«Поймите, госпожа, – пытается она смягчить израильтянку, – немцы дают нам репарации».

Наоми не верит своим ушам.

«Извините», – у Наоми прерывается дыхание, и она выходит на улицу.

Они стыдятся сказать правду, которую она услышала от Бумбы. Они боятся признаться в том, что любят пейзажи своего детства и немецкую культуру. Ностальгия возвращает их со всех краев света. Нет выздоровления от еврейской болезни – привязанности к дому детства. Она берет свою сумку и спускается по ступеням, убегая от угнетающей ее памяти.

Эти улицы запомнились ей первомайскими демонстрациями, алыми флагами и лозунгами. На улицах восточного Берлина прорываются наружу спрятанные в потаенных уголках памяти сцены: знакомые магазины, газеты, которые она читала, вкус квашеной капусты и кокосовых цветных конфет, за которыми бежала, экономя деньги на трамваи. К центральной площади города Александерплац сбегаются со всех сторон улицы и переулки, и ветер насвистывает между зданиями точно так же, как в прошлом. Она присела на скамейку в сквере и слышит, как и прежде, гудки автобусов, звон трамваев, шаги прохожих… Это ведь не просто скамейка. На ней зарделись ее щеки от первого неожиданного поцелуя, захватившего ее врасплох. Дони уже готовился к отъезду в Палестину. Он признался ей в любви и тут же набросился с поцелуями. «Ты все испортил», – испуганно оттолкнула она его от себя и убежала. Она скрывает от Израиля то, что случилось на этой скамье…

Она долго отдыхает на скамье, предаваясь воспоминаниям. Затем отправляется на прогулку по Майнигштрассе, тихой улочке, полной бородатыми евреями в кипах и евреями бритыми, без головных уборов. До войны они приходили сюда, в дом еврейской общины. Евреи шли сюда справляться по различным вопросам религии, налогов, разводов и женитьбы, похорон и обрезания. С усилением нацистов евреи выстраивались в длинные очереди в поисках работы, за советом и юридической помощью в связи с увольнениями. Теперь она старается посетить все уголки и подворотни. Она даже заходит в публичный дом Карлы Миллер. Владельцы дома сменились, но как принято в Германии, имя первой хозяйки сохраняется.

Наоми останавливается около парикмахерской.

Кажется, что почти ничего не изменилось с того дня, когда она зашла сюда одна.

«А мама тебе разрешила?» – спросил парикмахер, когда она попросила его отрезать косы.

«Конечно», – солгала она, и сердце билось в груди.

Ведь отец просил ее оставить косы в память о покойной матери. Но ей так хотелось не отставать от своих коротко постриженных подружек!

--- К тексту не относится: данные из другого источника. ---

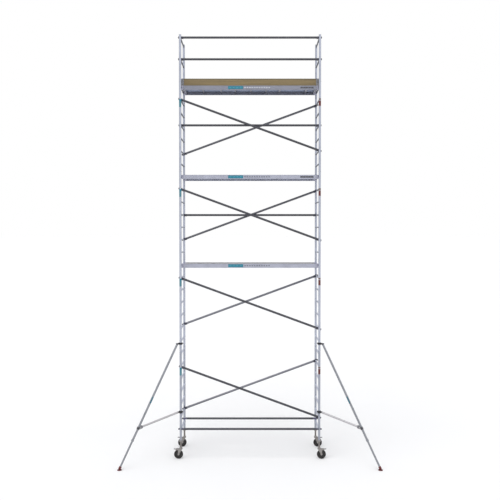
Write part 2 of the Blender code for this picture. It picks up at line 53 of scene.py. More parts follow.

«Жаба! «– крикнула Фрида, увидев ее.

«Фуй», – закричал Бумба.

Гейнц посмотрел на ее стрижку и сказал с грустью, что она не должна была это делать. Дед и близнецы тоже рассердились, но, главным образом, на неряшливость парикмахера.

Вернувшись домой, она продолжает работать над вторым томом романа.

– То, что ты вчера сделала, Иоанна, – говорит господин Леви, – достойно похвалы. Он хмуро смотрит на ее волосы. – То, что ты сегодня сделала…

– Вчера, отец, – отвечает Иоанна придушенным голосом, сидя в кресле напротив отца, с глазами, красными от слез, – вчера умерла «воронья принцесса», из-за этого я не пошла в поход с товарищами по Движению. Но сегодня я должна была отрезать косы. Вправду, отец, должна была!

Отец молчит, и молчание его, как всегда тяжелей любого выговора. Оголенные ветви дерева стучат в окно, как пальцы отца по креслу, и только мать смотрит с портрета на стене проницательным пристальным взглядом.

– Почему ты это сделала, Иоанна? Зачем? – спрашивает отец и вынимает из кармана записку, которую Иоанна положила вчера рядом с восковой розой для Бумбы. – Неужели твои отношения с семьей изменились до такой степени?